【ソウル1日聯合ニュース】4日に予定されている、北朝鮮に抑留中の米国籍女性記者2人に対する初裁判が、北朝鮮の挑発行為にも変数になるかどうかが注目されている。豆満江付近の中朝国境地帯で拘束された、米カレントTVのユナ・リー記者とローラ・リン記者に対する長期の抑留自体が「対米交渉カード」になり得るためだ。

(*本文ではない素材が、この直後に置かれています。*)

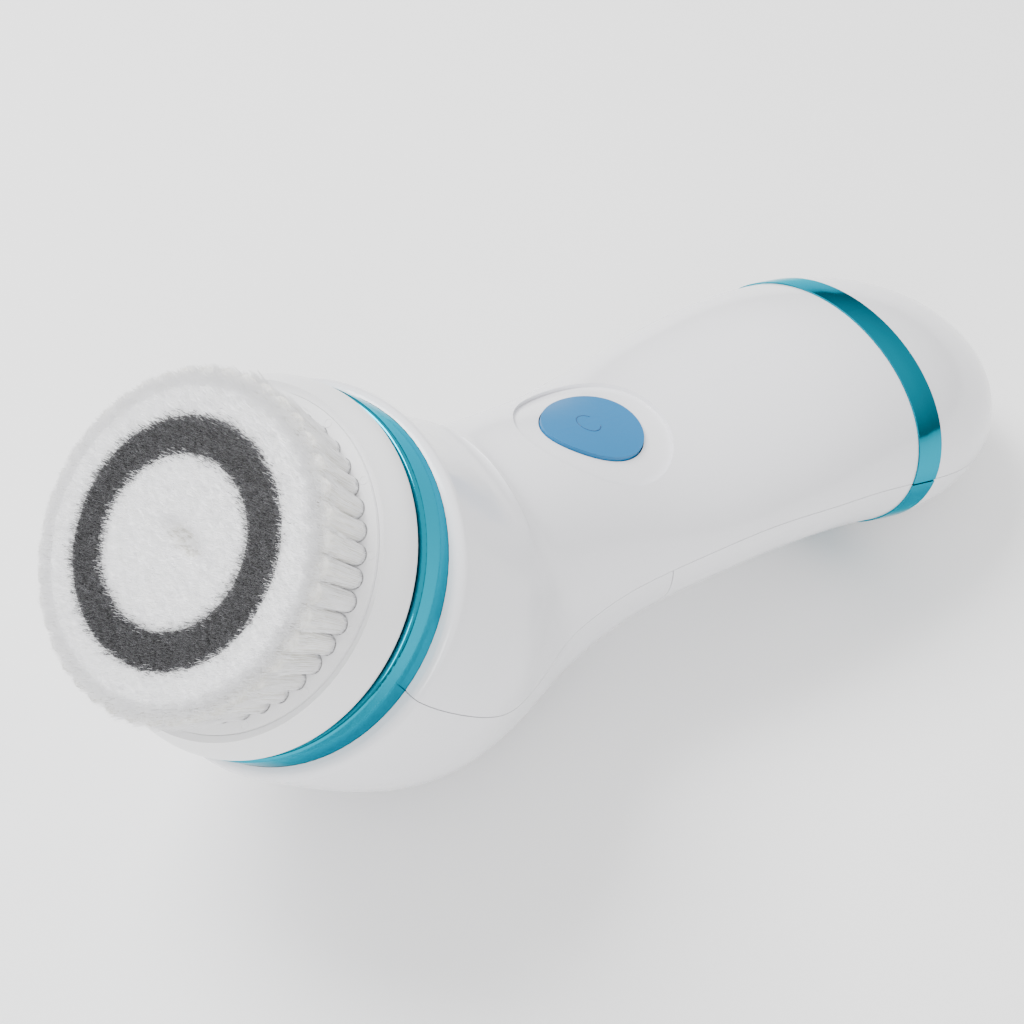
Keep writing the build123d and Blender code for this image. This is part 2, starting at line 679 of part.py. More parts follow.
def build_motor_screws():
    short = screw() - rod(SCREW_HEAD_D, -2 * SCREW_L, -FRAME_T)
    return [Pos(MOTOR_X, y, FRAME_TOP) * short for y in (-MOTOR_SCREW_Y, MOTOR_SCREW_Y)]


def build_case_screws():
    return [place * Rot(180, 0, 0) * screw() for place in case_screw_planes()]


# ---- power button and board --------------------------------------------------------------------------
def build_power_button():
    cap = egg_block(0, -BUTTON_REACH, BUTTON_REACH) & body_form(BUTTON_SINK)
    cap -= body_form(BUTTON_SINK + BUTTON_T)
    cap = max(cap.solids(), key=lambda piece: piece.volume)
    flange_top = WALL + 0.2
    flange = egg_block(BUTTON_FLANGE, -BUTTON_REACH, BUTTON_REACH) & body_form(flange_top)
    flange -= body_form(flange_top + BUTTON_FLANGE_T)
    flange = max(flange.solids(), key=lambda piece: piece.volume)
    start = plunger_top() + BUTTON_TRAVEL - SWITCH_TRAVEL
    stem = button_plane() * rod(STEM_D / 2, start, -WALL)
    return cap + flange + stem


def build_button_seal():
    outer = egg_block(BUTTON_FLANGE + SEAL_OUT, -BUTTON_REACH, BUTTON_REACH)
    band = outer - egg_block(BUTTON_FLANGE + SEAL_GAP, -BUTTON_REACH, BUTTON_REACH)
    seal = (band & body_form(WALL + SEAT)) - body_form(WALL + 0.9)
    return max(seal.solids(), key=lambda piece: piece.volume)


def build_circuit_board():
    board = Box(PCB_L, PCB_W, PCB_T)
    return button_plane() * Pos(PCB_SHIFT, 0, -PCB_DEPTH - PCB_T / 2) * board


def build_switch_body():
    body = Box(SWITCH_BODY, SWITCH_BODY, SWITCH_H) - rod(PLUNGER_D / 2 + RUN, 0.4, SWITCH_H)
    return button_plane() * Pos(0, 0, -PCB_DEPTH + SWITCH_H / 2) * body


def plunger_top():
    return -PCB_DEPTH + SWITCH_H + PLUNGER_OUT


def build_switch_plunger():
    return button_plane() * rod(PLUNGER_D / 2, plunger_top() - PLUNGER_OUT - 0.4, plunger_top())


def build_board_parts():
    under = -PCB_DEPTH - PCB_T
    chip = Pos(2.0, 0, under - 0.8) * Box(5.0, 4.0, 1.6)
    capacitor = Pos(-5.5, 4.0, under - 2.2) * Cylinder(2.0, 4.4)
    coil = Pos(-5.5, -4.0, under - 1.4) * Box(4.0, 4.0, 2.8)
    return [button_plane() * piece for piece in (chip, capacitor, coil)]


# ---- batteries ---------------------------------------------------------------------------------------
def cell():
    """AA cell along X, its nub at the +X end, centred on its whole length."""
    can = Rot(0, 90, 0) * Cylinder(CELL_D / 2, CELL_L)
    nub = Pos(CELL_L / 2 + NUB_H / 2, 0, 0) * Rot(0, 90, 0) * Cylinder(NUB_D / 2, NUB_H)
    return Pos(-NUB_H / 2, 0, 0) * (fillet(can.edges(), 0.6) + nub)


def cell_shift():
    """How far each cell lies from the bay's middle, away from its spring."""
    return BAY_L / 2 - CONTACT_T - CONTACT_GAP - (CELL_L + NUB_H) / 2


def build_battery(side):
    turn = 0 if side < 0 else 180
    return bay_plane() * Pos(-side * cell_shift(), side * CELL_PITCH / 2, 0) * Rot(0, 0, turn) * cell()


def build_battery_tray():
    width = CELL_PITCH + CELL_D + 2 * CELL_CLEAR + 2 * BAY_SIDE
    radius = CELL_D / 2 + CELL_CLEAR
    low = TRAY_LOW
    high = radius + BAY_FLOOR
    block = Pos(0, 0, (low + high) / 2) * Box(BAY_L + 2 * BAY_END, width, high - low)
    channel = Rot(0, 90, 0) * Cylinder(radius, BAY_L)
    channels = [Pos(0, y, 0) * channel for y in (-CELL_PITCH / 2, CELL_PITCH / 2)]
    hollow = Pos(0, 0, low / 2 - 0.5) * Box(BAY_L, width - 2 * BAY_SIDE, -low + 1)
    tray = block - hollow - channels
    for x in (-BAY_L / 2 - BAY_END / 2, BAY_L / 2 + BAY_END / 2):
        tray += Pos(x, 0, high + 2) * Box(BAY_END, width, 14)
    return (bay_plane() * tray) & body_form(WALL + SEAT)


def coil_spring(length):
    """Conical contact spring along X, from its plate at X = 0."""
    pitch = (length - SPRING_WIRE) / SPRING_TURNS
    path = Helix(pitch=pitch, height=length - SPRING_WIRE, radius=SPRING_R, cone_angle=SPRING_CONE)
    wire = sweep(Plane(origin=path @ 0, z_dir=path % 0) * Circle(SPRING_WIRE / 2), path=path, is_frenet=True)
    return Rot(0, 90, 0) * Pos(0, 0, SPRING_WIRE / 2) * wire


def contact_plate(side):
    """Spring contact for one cell, against the bay's end wall behind it."""
    gap = 2 * cell_shift() + CONTACT_GAP
    plate = Pos(CONTACT_T / 2, 0, 0) * Box(CONTACT_T, CONTACT_W + 1, CONTACT_W)
    spring = Pos(CONTACT_T - 0.05, 0, 0) * coil_spring(gap - 0.1)
    piece = plate + spring
    turn = 0 if side < 0 else 180
    return bay_plane() * Pos(side * BAY_L / 2, side * CELL_PITCH / 2, 0) * Rot(0, 0, turn) * piece


def flat_contact(side):
    """Flat contact that the nub of one cell touches."""
    x = -side * (BAY_L / 2 - CONTACT_T / 2)
    return bay_plane() * Pos(x, side * CELL_PITCH / 2, 0) * Box(CONTACT_T, CONTACT_W, CONTACT_W)


# ---- writing the parts -------------------------------------------------------------------------------
def solids_of(shape):
    """One shape, or a compound of the separate solids of one node."""
    if isinstance(shape, (list, tuple)):
        pieces = [solid for piece in shape for solid in piece.solids()]
        return Compound(pieces)
    return shape


def build_all():
    whole = skin()
    back = build_back_shell(whole)
    band = tail_band()
    return {
        "front_shell": build_front_shell(whole),
        "back_shell": back,
        "battery_cover": build_battery_cover(whole),
        "head_trim_ring": build_head_trim_ring(),
        "tail_trim_front": band & seam_side(True, TAIL_RING_END_GAP / 2),
        "tail_trim_back": band & seam_side(False, -TAIL_RING_END_GAP / 2),
        "front_plate": build_front_plate(),
        "plate_screws": build_plate_screws(),
        "spindle_bush": build_spindle_bush(),
        "shaft_seal": build_shaft_seal(),
        "drive_spindle": build_drive_spindle(),
        "output_gear": build_output_gear(),
        "idler_gear": build_idler_gear(),
        "idler_pin": build_idler_pin(),
        "motor_pinion": build_motor_pinion(),
        "motor_shaft": build_motor_shaft(),
        "motor_can": build_motor_can(),
        "motor_end_cap": build_motor_end_cap(),
        "motor_screws": build_motor_screws(),
        "gearbox_frame": build_gearbox_frame(),
        "brush_base": build_brush_base(),
        "tuft_plate": build_tuft_plate(),
        "bristles_outer": build_bristles_outer(),
        "bristles_dark": build_bristles_dark(),
        "bristles_centre": build_bristles_centre(),
        "power_button": build_power_button(),
        "button_seal": build_button_seal(),
        "circuit_board": build_circuit_board(),
        "board_parts": build_board_parts(),
        "switch_body": build_switch_body(),
        "switch_plunger": build_switch_plunger(),
        "battery_tray": build_battery_tray(),
        "battery_left": build_battery(-1),
        "battery_right": build_battery(1),
        "spring_contact_left": contact_plate(-1),
        "spring_contact_right": contact_plate(1),
        "flat_contact_left": flat_contact(-1),
        "flat_contact_right": flat_contact(1),
        "case_screws": build_case_screws(),
    }


def rest_place(nodes):
    """Lays the device on its back, its box centred over the origin and standing on Z = 0."""
    laid = Location((0, 0, 0), (0, REST_TILT - 90, 0))
    outside = [nodes[name] for name in ("front_shell", "back_shell", "battery_cover", "tail_trim_back",
                                        "bristles_outer", "brush_base")]
    box = (laid * Compound(outside)).bounding_box()
    return Location((-(box.min.X + box.max.X) / 2, 0, -box.min.Z)) * laid


nodes = {name: solids_of(shape) for name, shape in build_all().items()}
rest = rest_place(nodes)
idler_x, idler_y = idler_place()
for label, point in (
    ("spindle axis", Vector(0, 0, 0)),
    ("along the spindle axis", Vector(0, 0, 1)),
    ("idler axis", Vector(idler_x, idler_y, 0)),
    ("motor axis", Vector(MOTOR_X, 0, 0)),
    ("button surface", button_plane().origin),
    ("along the button's push", button_plane().origin - button_plane().z_dir),
    ("cover hinge", tail_tip() + along(DOME_HEADING) * HINGE_OUT),
):
    place = rest * Pos(point.X, point.Y, point.Z)
    print(label, [round(value, 3) for value in place.position])

os.makedirs("parts", exist_ok=True)
for name, shape in nodes.items():
    export_step(rest * shape, f"parts/{name}.step")
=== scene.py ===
# %% [markdown]
# # A facial cleansing brush around a fixed CAD frame
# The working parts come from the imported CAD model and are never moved. This script gives every part its
# finish, grows the real fibres of the brush, adds small moulding details, and sets up the studio.

# %% Load the frame
import math
import json
import random

import bpy
import bmesh
from mathutils import Matrix, Vector, noise
from mathutils.bvhtree import BVHTree


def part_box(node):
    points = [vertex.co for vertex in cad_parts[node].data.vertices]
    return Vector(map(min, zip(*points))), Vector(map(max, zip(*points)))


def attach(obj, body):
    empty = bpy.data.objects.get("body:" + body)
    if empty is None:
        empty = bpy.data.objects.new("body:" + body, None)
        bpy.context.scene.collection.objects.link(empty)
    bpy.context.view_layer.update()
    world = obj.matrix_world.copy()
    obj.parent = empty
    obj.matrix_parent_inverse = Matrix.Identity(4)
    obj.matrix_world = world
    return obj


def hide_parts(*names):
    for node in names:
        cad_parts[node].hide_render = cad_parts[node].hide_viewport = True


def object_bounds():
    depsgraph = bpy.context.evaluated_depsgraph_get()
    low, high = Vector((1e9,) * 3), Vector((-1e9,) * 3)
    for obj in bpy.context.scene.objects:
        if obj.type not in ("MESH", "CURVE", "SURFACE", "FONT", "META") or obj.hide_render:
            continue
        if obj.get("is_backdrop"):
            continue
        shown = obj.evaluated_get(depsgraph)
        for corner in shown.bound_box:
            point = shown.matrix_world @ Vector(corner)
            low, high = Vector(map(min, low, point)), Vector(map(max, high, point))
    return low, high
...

 北朝鮮は2回目の核実験や短距離ミサイル発射などで、米国をはじめとする国際社会と強硬に対峙(たいじ)する中でも、米記者抑留問題については「強・穏戦略」を繰り返してきた。記者2人に対する裁判回付を宣言し、長期抑留の可能性をほのめかす一方、米国の代わりに駐北朝鮮スウェーデン大使に2度にわたり2人との面会を許可した。先月26日には、記者らが米国の家族に電話をかけることも認めている。
 こうした状況から、記者2人に対する初裁判もまた「交渉用」の意味合いを含んでいるとの見方が出ている。米国と直接やりとりをしたい北朝鮮が米国に送る一種のメッセージたり得るとの見解だ。

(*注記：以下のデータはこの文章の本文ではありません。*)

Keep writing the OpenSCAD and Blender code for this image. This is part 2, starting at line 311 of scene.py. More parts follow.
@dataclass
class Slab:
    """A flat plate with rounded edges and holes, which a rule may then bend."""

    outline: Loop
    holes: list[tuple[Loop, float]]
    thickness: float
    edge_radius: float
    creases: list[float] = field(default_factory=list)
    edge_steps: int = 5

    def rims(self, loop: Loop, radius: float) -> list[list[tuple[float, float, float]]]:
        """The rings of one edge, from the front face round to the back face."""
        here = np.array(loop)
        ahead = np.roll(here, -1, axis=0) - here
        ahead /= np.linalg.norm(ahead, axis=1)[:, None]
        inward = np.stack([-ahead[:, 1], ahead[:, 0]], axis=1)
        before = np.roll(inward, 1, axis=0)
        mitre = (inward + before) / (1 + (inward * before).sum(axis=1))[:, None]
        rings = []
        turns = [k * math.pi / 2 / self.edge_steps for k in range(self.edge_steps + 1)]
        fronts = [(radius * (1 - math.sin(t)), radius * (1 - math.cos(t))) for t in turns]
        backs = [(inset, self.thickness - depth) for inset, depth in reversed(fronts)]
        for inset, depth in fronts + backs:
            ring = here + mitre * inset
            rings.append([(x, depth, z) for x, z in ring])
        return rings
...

 ある消息筋は1日、聯合ニュースの電話取材に対し、「北朝鮮は米国から体制および後継構図を認められたいと望んでおり、このために抑留記者問題を活用する可能性が大きい」と話した。
 米朝対話を通じて体制および後継構図を維持するか、核の確保を通じ後継体系を強化するかの岐路にあり、網渡りをしている北朝鮮が、記者抑留問題を米朝対話の糸口として活用し得るということだ。カレントTVの共同設立者であるゴア元米副大統領の訪朝の可能性がささやかれているのもこうした流れからだ。

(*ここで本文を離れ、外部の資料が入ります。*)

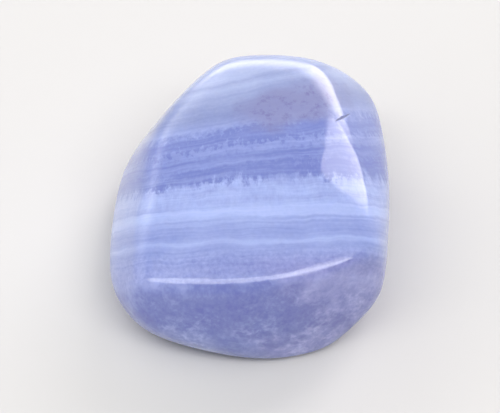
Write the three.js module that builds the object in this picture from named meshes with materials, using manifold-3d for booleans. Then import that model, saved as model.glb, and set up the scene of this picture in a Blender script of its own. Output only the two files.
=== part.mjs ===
// A tumbled blue chalcedony, the lace agate kind: one solid pebble with a broad polished top, a steep
// front face, bevelled sides and a small flat face to lie on. Millimetres. +X is right, +Y is away from
// the steep front face, +Z is up. The origin is the middle of the resting face's level.
import * as THREE from "three";
import { mergeVertices } from "three/addons/utils/BufferGeometryUtils.js";
import Module from "manifold-3d";

const manifold = await Module();
manifold.setup();

// The worn facets that the rough stone had when it went into the tumbler. Each is a slightly crowned face:
// azimuth and elevation of its outward normal in degrees, its distance from the stone's heart, and the
// radius of its crown.
const FACETS = {
  top: { azimuth: -115, elevation: 82, distance: 8.2, crown: 55 },
  rest: { azimuth: 0, elevation: -90, distance: 8.0, crown: Infinity },
  front: { azimuth: -91, elevation: 10, distance: 14.6, crown: 50 },
  frontRight: { azimuth: -71, elevation: 2, distance: 14.5, crown: 50 },
  frontFoot: { azimuth: -106, elevation: -42, distance: 14.8, crown: 60 },
  rightCorner: { azimuth: -34, elevation: -6, distance: 19.6, crown: 80 },
  right: { azimuth: 6, elevation: 43, distance: 13.1, crown: 120 },
  rightShoulder: { azimuth: 8, elevation: 60, distance: 12.2, crown: 120 },
  rightWaist: { azimuth: -3, elevation: 3, distance: 14.5, crown: 80 },
  rightFoot: { azimuth: -2, elevation: -44, distance: 12.8, crown: 80 },
  backRight: { azimuth: 40, elevation: 36, distance: 20.7, crown: 120 },
  backRightShoulder: { azimuth: 31, elevation: 61, distance: 14.0, crown: 90 },
  backRightWaist: { azimuth: 41, elevation: -21, distance: 22.0, crown: 80 },
  back: { azimuth: 92, elevation: 24, distance: 18.0, crown: 80 },
  backShoulder: { azimuth: 99, elevation: 70, distance: 13.1, crown: 80 },
  backWaist: { azimuth: 88, elevation: -14, distance: 17.6, crown: 50 },
  backFoot: { azimuth: 90, elevation: -46, distance: 15.0, crown: 60 },
  backLeft: { azimuth: 152, elevation: 32, distance: 13.4, crown: 60 },
  left: { azimuth: 177, elevation: 27, distance: 12.4, crown: 75 },
  leftWaist: { azimuth: 178, elevation: -8, distance: 16.3, crown: 60 },
  leftFoot: { azimuth: 176, elevation: -42, distance: 14.2, crown: 60 },
  frontLeft: { azimuth: -149, elevation: -13, distance: 16.7, crown: 50 },
};

// How tightly neighbouring facets meet. At 22 a square corner wears to a radius of about 1 mm.
const EDGE_SHARPNESS = 22;

// Low swells that the polishing leaves: ripples per unit of direction from the heart, and height.
const SWELLS = [
  { wave: [5.1, 2.2, -1.4], height: 0.05, phase: 0.4 },
  { wave: [-2.6, 6.3, 2.0], height: 0.04, phase: 1.9 },
  { wave: [3.4, -4.2, 6.8], height: 0.035, phase: 3.1 },
];
// The swells fade out between these heights of direction, so that the resting face stays flat.
const SWELL_FADE = { none: -0.5, full: -0.1 };

// The small nick across the edge at the back right of the top.
const NICK = {
  middle: [9.8, 5.94, 14.89],
  along: [1.27, 2.01, -1.37],
  outward: [0.62, 0.15, 0.77],
  halfLength: 1.3,
  halfWidth: 0.24,
  depth: 0.26,
};

// Cuts along each edge of the icosahedron that the surface is laid out on, and round the nick's lens.
const SURFACE_DETAIL = 22;
const NICK_DETAIL = 3;
// The resting face is ground this far into the stone's lowest point, by a block larger than the stone.
const REST_CUT = 0.02;
const GROUND_BLOCK = { span: 60, depth: 5 };

function facetPlane({ azimuth, elevation, distance, crown }) {
  const turn = THREE.MathUtils.degToRad(azimuth);
  const rise = THREE.MathUtils.degToRad(elevation);
  const normal = new THREE.Vector3(
    Math.cos(turn) * Math.cos(rise),
    Math.sin(turn) * Math.cos(rise),
    Math.sin(rise),
  );
  return { normal, distance, crown };
}

const planes = Object.values(FACETS).map(facetPlane);

// Over 1 outside the stone and under 1 inside it, at a reach along a direction from the heart.
function fullness(direction, reach) {
  let sum = 0;
  for (const { normal, distance, crown } of planes) {
    const facing = normal.dot(direction);
    const straight = (facing * reach) / distance;
    const crowned = ((1 - facing * facing) * reach * reach) / (2 * crown * distance);
    sum += Math.max(0, straight + crowned) ** EDGE_SHARPNESS;
  }
  return sum;
}

// Distance from the heart to the smooth worn surface, found by halving.
function wornRadius(direction) {
  let inside = 2;
  let outside = 30;
  for (let step = 0; step < 40; step++) {
    const middle = (inside + outside) / 2;
    if (fullness(direction, middle) > 1) outside = middle;
    else inside = middle;
  }
  return (inside + outside) / 2;
}

function swellHeight(direction) {
  const share = THREE.MathUtils.smoothstep(direction.z, SWELL_FADE.none, SWELL_FADE.full);
  let height = 0;
  for (const swell of SWELLS) {
    const wave = new THREE.Vector3(...swell.wave);
    height += swell.height * Math.sin(wave.dot(direction) + swell.phase);
  }
  return share * height;
}

// The geometry's bare net of triangles, with its shared corners merged.
function bareNet(geometry) {
  geometry.deleteAttribute("normal");
  geometry.deleteAttribute("uv");
  return mergeVertices(geometry, 1e-4);
}

// The worn surface as one closed net of triangles, its resting face just below level.
function stoneGeometry() {
  const net = bareNet(new THREE.IcosahedronGeometry(1, SURFACE_DETAIL));
  const points = net.getAttribute("position");
  const direction = new THREE.Vector3();
  for (let i = 0; i < points.count; i++) {
    direction.fromBufferAttribute(points, i).normalize();
    const reach = wornRadius(direction) + swellHeight(direction);
    points.setXYZ(i, direction.x * reach, direction.y * reach, direction.z * reach);
  }
  net.computeBoundingBox();
  const { min, max } = net.boundingBox;
  return net.translate(-(min.x + max.x) / 2, -(min.y + max.y) / 2, -min.z - REST_CUT);
}

function solidFrom(geometry) {
  return new manifold.Manifold(
    new manifold.Mesh({
      numProp: 3,
      vertProperties: geometry.getAttribute("position").array,
      triVerts: new Uint32Array(geometry.index.array),
    }),
  );
}

// A long thin lens, sunk to its depth in the edge.
function nickGeometry() {
  const outward = new THREE.Vector3(...NICK.outward).normalize();
  const across = outward.clone().cross(new THREE.Vector3(...NICK.along)).normalize();
  const along = across.clone().cross(outward);
  const shape = new THREE.Matrix4()
    .makeBasis(along, across, outward)
    .scale(new THREE.Vector3(NICK.halfLength, NICK.halfWidth, NICK.depth))
    .setPosition(...NICK.middle);
  return bareNet(new THREE.IcosahedronGeometry(1, NICK_DETAIL)).applyMatrix4(shape);
}

// The block whose upper face grinds the resting face flat.
function groundGeometry() {
  const { span, depth } = GROUND_BLOCK;
  return bareNet(new THREE.BoxGeometry(span, span, depth)).translate(0, 0, -depth / 2);
}

function geometryFrom(solid) {
  const net = solid.getMesh();
  const geometry = new THREE.BufferGeometry();
  geometry.setAttribute("position", new THREE.BufferAttribute(net.vertProperties, 3));
  geometry.setIndex(new THREE.BufferAttribute(net.triVerts, 1));
  geometry.computeVertexNormals();
  return geometry;
}

const worn = solidFrom(stoneGeometry());
const nicked = worn.subtract(solidFrom(nickGeometry()));
const stone = new THREE.Mesh(
  geometryFrom(nicked.subtract(solidFrom(groundGeometry()))),
  new THREE.MeshStandardMaterial({ color: 0x9cabdf, roughness: 0.12, metalness: 0 }),
);
stone.name = "chalcedony_stone";

const part = new THREE.Group();
part.name = "blue_chalcedony";
part.add(stone);

export default part;
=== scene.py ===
"""One tumbled blue chalcedony, the lace agate kind, on a plain pale floor.

Lengths in the tables and in the shader are millimetres, and the property groups and the stage use metres.
"""

import math
from collections import namedtuple

import bmesh
import bpy
import numpy as np
from bpy.props import FloatProperty, FloatVectorProperty, PointerProperty
from mathutils import Matrix, Quaternion, Vector


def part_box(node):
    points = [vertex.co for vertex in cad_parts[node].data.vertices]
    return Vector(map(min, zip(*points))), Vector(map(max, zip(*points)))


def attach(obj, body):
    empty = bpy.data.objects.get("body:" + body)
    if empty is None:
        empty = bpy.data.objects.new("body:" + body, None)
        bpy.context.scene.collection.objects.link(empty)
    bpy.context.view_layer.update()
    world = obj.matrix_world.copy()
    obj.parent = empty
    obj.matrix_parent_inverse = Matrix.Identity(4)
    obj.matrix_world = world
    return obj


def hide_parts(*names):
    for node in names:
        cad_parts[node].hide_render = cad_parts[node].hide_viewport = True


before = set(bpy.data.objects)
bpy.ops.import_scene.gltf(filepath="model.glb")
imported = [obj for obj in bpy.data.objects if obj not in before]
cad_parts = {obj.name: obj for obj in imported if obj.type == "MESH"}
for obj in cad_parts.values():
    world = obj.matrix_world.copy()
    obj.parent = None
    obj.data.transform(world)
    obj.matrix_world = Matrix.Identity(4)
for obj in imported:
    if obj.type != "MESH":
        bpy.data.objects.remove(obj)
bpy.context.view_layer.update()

bl_info = {
    "name": "Blue Chalcedony Stone",
    "version": (1, 0, 0),
    "blender": (4, 5, 0),
    "location": "View3D > Sidebar > Chalcedony",
    "description": "Makes a tumbled, banded blue chalcedony and a plain stage for it",
    "category": "Object",
}

MM = 0.001
NODE = "chalcedony_stone"
# The photograph's width and height in pixels.
PHOTO_SIZE = (500, 413)

# The worn facets of the stone: azimuth and elevation of the outward normal in degrees, distance from
# the stone's heart, and the radius of the facet's crown.
Facet = namedtuple("Facet", "azimuth elevation distance crown")
FACETS = {
    "top": Facet(-115, 82, 8.2, 55),
    "rest": Facet(0, -90, 8.0, math.inf),
    "front": Facet(-91, 10, 14.6, 50),
    "front_right": Facet(-71, 2, 14.5, 50),
    "front_foot": Facet(-106, -42, 14.8, 60),
    "right_corner": Facet(-34, -6, 19.6, 80),
    "right": Facet(6, 43, 13.1, 120),
    "right_shoulder": Facet(8, 60, 12.2, 120),
    "right_waist": Facet(-3, 3, 14.5, 80),
    "right_foot": Facet(-2, -44, 12.8, 80),
    "back_right": Facet(40, 36, 20.7, 120),
    "back_right_shoulder": Facet(31, 61, 14.0, 90),
    "back_right_waist": Facet(41, -21, 22.0, 80),
    "back": Facet(92, 24, 18.0, 80),
    "back_shoulder": Facet(99, 70, 13.1, 80),
    "back_waist": Facet(88, -14, 17.6, 50),
    "back_foot": Facet(90, -46, 15.0, 60),
    "back_left": Facet(152, 32, 13.4, 60),
    "left": Facet(177, 27, 12.4, 75),
    "left_waist": Facet(178, -8, 16.3, 60),
    "left_foot": Facet(176, -42, 14.2, 60),
    "front_left": Facet(-149, -13, 16.7, 50),
}

# A fade runs from the value where there is nothing of a thing to the value where the thing is full.
Fade = namedtuple("Fade", "none full")

# Low swells that the polishing leaves: how their waves run, in radians per unit of direction from the
# heart, their height and their phase.
Swell = namedtuple("Swell", "wave height phase")
SWELLS = (
    Swell((5.1, 2.2, -1.4), 0.05, 0.4),
    Swell((-2.6, 6.3, 2.0), 0.04, 1.9),
    Swell((3.4, -4.2, 6.8), 0.035, 3.1),
)
# The swells fade out over these heights of direction, so that the resting face stays flat.
SWELL_FADE = Fade(-0.5, -0.1)
# The heart of the stone in its box, and how far the resting face is ground into its lowest point.
HEART = (0.04, -1.61, 7.98)
REST_CUT = 0.02

# The nick across the edge at the back right of the top: its middle, its course and the way out of the
# stone there.
NICK_MIDDLE = (9.67, 5.31, 15.18)
NICK_ALONG = (1.86, 2.69, -1.54)
NICK_OUTWARD = (0.49, 0.11, 0.86)
# How far from its middle the nick can cut and the net is finer, and how many cuts make it finer.
NICK_REACH = 2.2
NICK_CUTS = 3
# Squares along each side of the cube that is blown up into the stone.
NET_ROWS = 118
# The surface is looked for between these distances from the heart, by so many halvings.
SHORTEST_REACH = 2.0
LONGEST_REACH = 30.0
HALVINGS = 36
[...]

 これに伴い、記者らの裁判は今後の米朝間接触の成果によって様相が変わる見通しだ。別の消息筋は、北朝鮮は米国との対話で成果を上げるため、裁判自体を長引かせる可能性もあると指摘する。北朝鮮はとにかくこの問題を最大限変数として利用しようとするだろうし、米国がどう対応するかが問題だと話した。
 一方、クリントン米国務長官が、「われわれは北朝鮮に振り回され、譲歩案を提示することに関心がない」と表明したように、米国の強硬基調が続く場合、北朝鮮も記者らを「人質」に変え挑発レベルを高める可能性がある。
 ただ、記者の解放を促す国際世論が加熱している点を考慮し、北朝鮮が「速戦即決」式裁判を通じ、有罪を宣告しながらも追放命令を下す可能性も排除できない。こうした場合、挑発行為と制裁の悪循環を繰り返している米朝関係が雪解けに差し掛かるとの見方もある。